------ Input
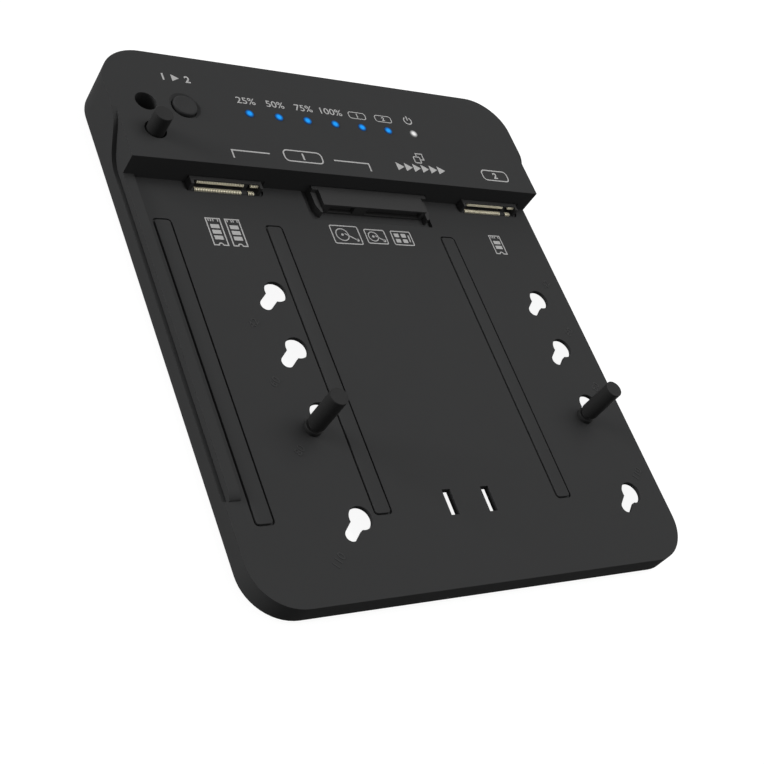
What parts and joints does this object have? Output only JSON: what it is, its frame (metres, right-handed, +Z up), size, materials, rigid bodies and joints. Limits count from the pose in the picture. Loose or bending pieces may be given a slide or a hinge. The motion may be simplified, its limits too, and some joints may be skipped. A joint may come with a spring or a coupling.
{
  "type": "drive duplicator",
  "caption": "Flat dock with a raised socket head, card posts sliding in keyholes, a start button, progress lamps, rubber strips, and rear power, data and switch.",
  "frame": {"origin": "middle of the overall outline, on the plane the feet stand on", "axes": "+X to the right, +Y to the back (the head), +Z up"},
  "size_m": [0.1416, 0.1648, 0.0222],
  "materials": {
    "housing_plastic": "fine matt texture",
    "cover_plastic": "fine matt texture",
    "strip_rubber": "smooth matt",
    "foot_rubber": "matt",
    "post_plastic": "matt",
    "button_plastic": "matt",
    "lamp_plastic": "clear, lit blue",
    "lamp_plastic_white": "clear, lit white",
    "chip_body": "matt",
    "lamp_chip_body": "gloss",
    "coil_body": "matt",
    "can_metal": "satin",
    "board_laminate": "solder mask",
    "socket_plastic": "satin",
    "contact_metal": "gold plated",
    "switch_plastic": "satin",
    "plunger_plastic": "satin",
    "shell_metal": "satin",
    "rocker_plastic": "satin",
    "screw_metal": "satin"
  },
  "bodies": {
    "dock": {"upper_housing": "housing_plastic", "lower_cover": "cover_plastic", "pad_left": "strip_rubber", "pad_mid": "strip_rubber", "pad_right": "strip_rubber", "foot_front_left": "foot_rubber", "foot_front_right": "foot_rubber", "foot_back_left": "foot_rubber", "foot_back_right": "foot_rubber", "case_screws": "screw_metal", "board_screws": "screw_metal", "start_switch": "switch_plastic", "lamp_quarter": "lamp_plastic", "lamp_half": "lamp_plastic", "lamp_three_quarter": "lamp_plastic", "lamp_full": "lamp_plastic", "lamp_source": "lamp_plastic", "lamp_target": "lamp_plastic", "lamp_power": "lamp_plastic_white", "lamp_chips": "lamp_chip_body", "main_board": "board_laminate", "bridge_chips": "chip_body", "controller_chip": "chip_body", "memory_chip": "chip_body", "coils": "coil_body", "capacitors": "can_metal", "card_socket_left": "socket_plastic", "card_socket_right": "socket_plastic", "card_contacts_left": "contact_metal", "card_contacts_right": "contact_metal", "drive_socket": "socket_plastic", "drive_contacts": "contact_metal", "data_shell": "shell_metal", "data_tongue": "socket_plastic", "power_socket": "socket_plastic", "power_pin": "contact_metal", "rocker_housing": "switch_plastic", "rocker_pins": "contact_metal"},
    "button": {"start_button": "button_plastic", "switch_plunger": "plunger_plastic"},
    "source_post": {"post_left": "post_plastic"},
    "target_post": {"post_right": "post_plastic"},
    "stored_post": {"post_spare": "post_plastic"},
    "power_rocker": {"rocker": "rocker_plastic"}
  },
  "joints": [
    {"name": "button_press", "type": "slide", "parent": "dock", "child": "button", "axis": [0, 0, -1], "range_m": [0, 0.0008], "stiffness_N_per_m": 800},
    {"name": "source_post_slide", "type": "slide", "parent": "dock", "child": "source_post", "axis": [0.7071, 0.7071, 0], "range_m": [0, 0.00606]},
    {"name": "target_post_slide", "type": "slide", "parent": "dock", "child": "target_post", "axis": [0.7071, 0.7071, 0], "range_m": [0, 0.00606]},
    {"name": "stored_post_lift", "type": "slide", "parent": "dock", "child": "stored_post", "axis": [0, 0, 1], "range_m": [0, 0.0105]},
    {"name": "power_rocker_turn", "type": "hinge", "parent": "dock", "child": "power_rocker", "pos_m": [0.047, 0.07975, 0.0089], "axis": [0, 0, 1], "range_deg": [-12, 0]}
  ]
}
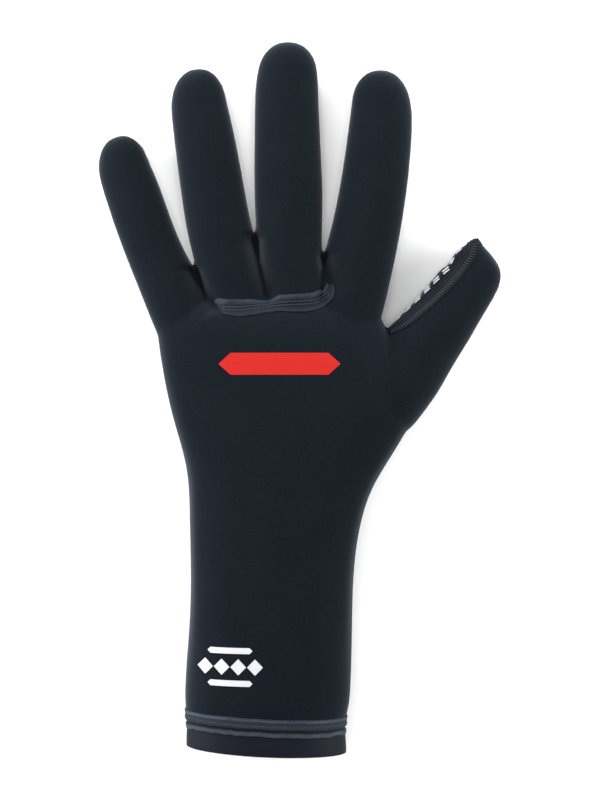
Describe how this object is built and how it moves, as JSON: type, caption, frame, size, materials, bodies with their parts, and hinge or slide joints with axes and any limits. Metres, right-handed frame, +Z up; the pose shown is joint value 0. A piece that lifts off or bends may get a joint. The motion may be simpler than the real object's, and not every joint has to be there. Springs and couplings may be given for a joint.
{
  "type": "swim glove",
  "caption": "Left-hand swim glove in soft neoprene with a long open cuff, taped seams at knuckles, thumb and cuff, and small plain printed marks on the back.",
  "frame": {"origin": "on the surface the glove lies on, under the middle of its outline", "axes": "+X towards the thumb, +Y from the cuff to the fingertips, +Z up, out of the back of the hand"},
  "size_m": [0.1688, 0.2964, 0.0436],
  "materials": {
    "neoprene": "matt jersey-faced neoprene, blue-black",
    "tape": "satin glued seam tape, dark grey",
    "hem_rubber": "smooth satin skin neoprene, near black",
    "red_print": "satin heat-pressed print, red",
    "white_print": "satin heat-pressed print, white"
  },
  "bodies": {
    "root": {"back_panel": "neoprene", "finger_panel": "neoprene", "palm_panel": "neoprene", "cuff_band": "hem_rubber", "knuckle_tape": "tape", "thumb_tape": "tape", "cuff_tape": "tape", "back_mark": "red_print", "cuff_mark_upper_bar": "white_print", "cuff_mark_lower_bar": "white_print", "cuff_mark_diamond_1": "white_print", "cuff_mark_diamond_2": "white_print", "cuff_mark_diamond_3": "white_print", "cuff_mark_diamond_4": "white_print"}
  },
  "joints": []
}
------------
Extract every record and return it verbatim.

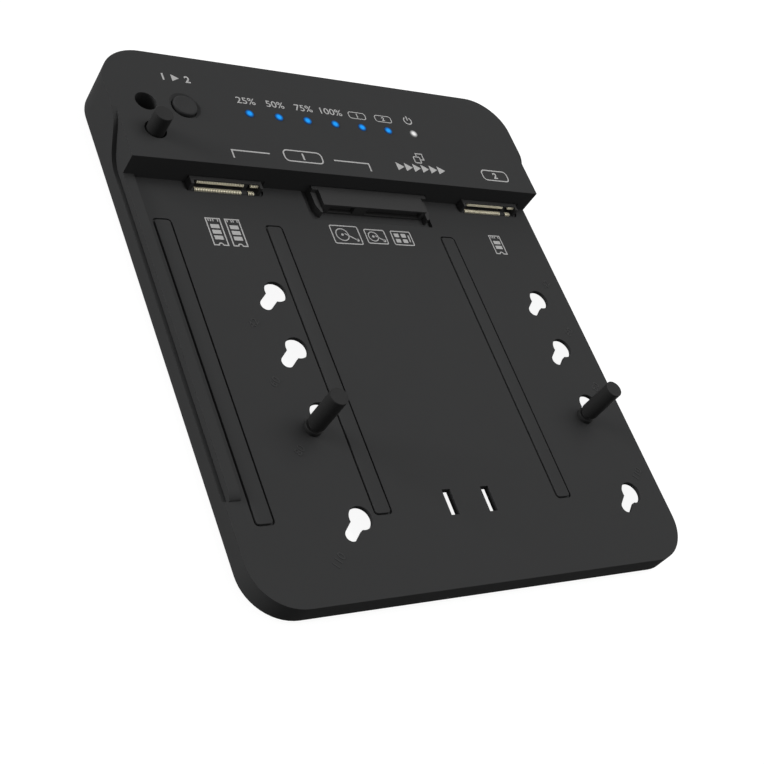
What parts and joints does this object have? Output only JSON: what it is, its frame (metres, right-handed, +Z up), size, materials, rigid bodies and joints. Limits count from the pose in the picture. Loose or bending pieces may be given a slide or a hinge. The motion may be simplified, its limits too, and some joints may be skipped. A joint may come with a spring or a coupling.
{
  "type": "drive duplicator",
  "caption": "Flat dock with a raised socket head, card posts sliding in keyholes, a start button, progress lamps, rubber strips, and rear power, data and switch.",
  "frame": {"origin": "middle of the overall outline, on the plane the feet stand on", "axes": "+X to the right, +Y to the back (the head), +Z up"},
  "size_m": [0.1416, 0.1648, 0.0222],
  "materials": {
    "housing_plastic": "fine matt texture",
    "cover_plastic": "fine matt texture",
    "strip_rubber": "smooth matt",
    "foot_rubber": "matt",
    "post_plastic": "matt",
    "button_plastic": "matt",
    "lamp_plastic": "clear, lit blue",
    "lamp_plastic_white": "clear, lit white",
    "chip_body": "matt",
    "lamp_chip_body": "gloss",
    "coil_body": "matt",
    "can_metal": "satin",
    "board_laminate": "solder mask",
    "socket_plastic": "satin",
    "contact_metal": "gold plated",
    "switch_plastic": "satin",
    "plunger_plastic": "satin",
    "shell_metal": "satin",
    "rocker_plastic": "satin",
    "screw_metal": "satin"
  },
  "bodies": {
    "dock": {"upper_housing": "housing_plastic", "lower_cover": "cover_plastic", "pad_left": "strip_rubber", "pad_mid": "strip_rubber", "pad_right": "strip_rubber", "foot_front_left": "foot_rubber", "foot_front_right": "foot_rubber", "foot_back_left": "foot_rubber", "foot_back_right": "foot_rubber", "case_screws": "screw_metal", "board_screws": "screw_metal", "start_switch": "switch_plastic", "lamp_quarter": "lamp_plastic", "lamp_half": "lamp_plastic", "lamp_three_quarter": "lamp_plastic", "lamp_full": "lamp_plastic", "lamp_source": "lamp_plastic", "lamp_target": "lamp_plastic", "lamp_power": "lamp_plastic_white", "lamp_chips": "lamp_chip_body", "main_board": "board_laminate", "bridge_chips": "chip_body", "controller_chip": "chip_body", "memory_chip": "chip_body", "coils": "coil_body", "capacitors": "can_metal", "card_socket_left": "socket_plastic", "card_socket_right": "socket_plastic", "card_contacts_left": "contact_metal", "card_contacts_right": "contact_metal", "drive_socket": "socket_plastic", "drive_contacts": "contact_metal", "data_shell": "shell_metal", "data_tongue": "socket_plastic", "power_socket": "socket_plastic", "power_pin": "contact_metal", "rocker_housing": "switch_plastic", "rocker_pins": "contact_metal"},
    "button": {"start_button": "button_plastic", "switch_plunger": "plunger_plastic"},
    "source_post": {"post_left": "post_plastic"},
    "target_post": {"post_right": "post_plastic"},
    "stored_post": {"post_spare": "post_plastic"},
    "power_rocker": {"rocker": "rocker_plastic"}
  },
  "joints": [
    {"name": "button_press", "type": "slide", "parent": "dock", "child": "button", "axis": [0, 0, -1], "range_m": [0, 0.0008], "stiffness_N_per_m": 800},
    {"name": "source_post_slide", "type": "slide", "parent": "dock", "child": "source_post", "axis": [0.7071, 0.7071, 0], "range_m": [0, 0.00606]},
    {"name": "target_post_slide", "type": "slide", "parent": "dock", "child": "target_post", "axis": [0.7071, 0.7071, 0], "range_m": [0, 0.00606]},
    {"name": "stored_post_lift", "type": "slide", "parent": "dock", "child": "stored_post", "axis": [0, 0, 1], "range_m": [0, 0.0105]},
    {"name": "power_rocker_turn", "type": "hinge", "parent": "dock", "child": "power_rocker", "pos_m": [0.047, 0.07975, 0.0089], "axis": [0, 0, 1], "range_deg": [-12, 0]}
  ]
}
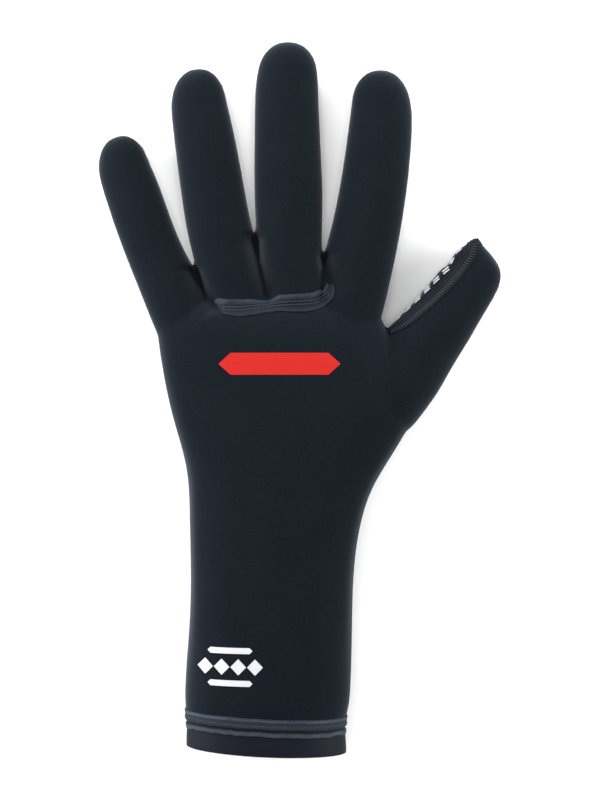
Describe how this object is built and how it moves, as JSON: type, caption, frame, size, materials, bodies with their parts, and hinge or slide joints with axes and any limits. Metres, right-handed frame, +Z up; the pose shown is joint value 0. A piece that lifts off or bends may get a joint. The motion may be simpler than the real object's, and not every joint has to be there. Springs and couplings may be given for a joint.
{
  "type": "swim glove",
  "caption": "Left-hand swim glove in soft neoprene with a long open cuff, taped seams at knuckles, thumb and cuff, and small plain printed marks on the back.",
  "frame": {"origin": "on the surface the glove lies on, under the middle of its outline", "axes": "+X towards the thumb, +Y from the cuff to the fingertips, +Z up, out of the back of the hand"},
  "size_m": [0.1688, 0.2964, 0.0436],
  "materials": {
    "neoprene": "matt jersey-faced neoprene, blue-black",
    "tape": "satin glued seam tape, dark grey",
    "hem_rubber": "smooth satin skin neoprene, near black",
    "red_print": "satin heat-pressed print, red",
    "white_print": "satin heat-pressed print, white"
  },
  "bodies": {
    "root": {"back_panel": "neoprene", "finger_panel": "neoprene", "palm_panel": "neoprene", "cuff_band": "hem_rubber", "knuckle_tape": "tape", "thumb_tape": "tape", "cuff_tape": "tape", "back_mark": "red_print", "cuff_mark_upper_bar": "white_print", "cuff_mark_lower_bar": "white_print", "cuff_mark_diamond_1": "white_print", "cuff_mark_diamond_2": "white_print", "cuff_mark_diamond_3": "white_print", "cuff_mark_diamond_4": "white_print"}
  },
  "joints": []
}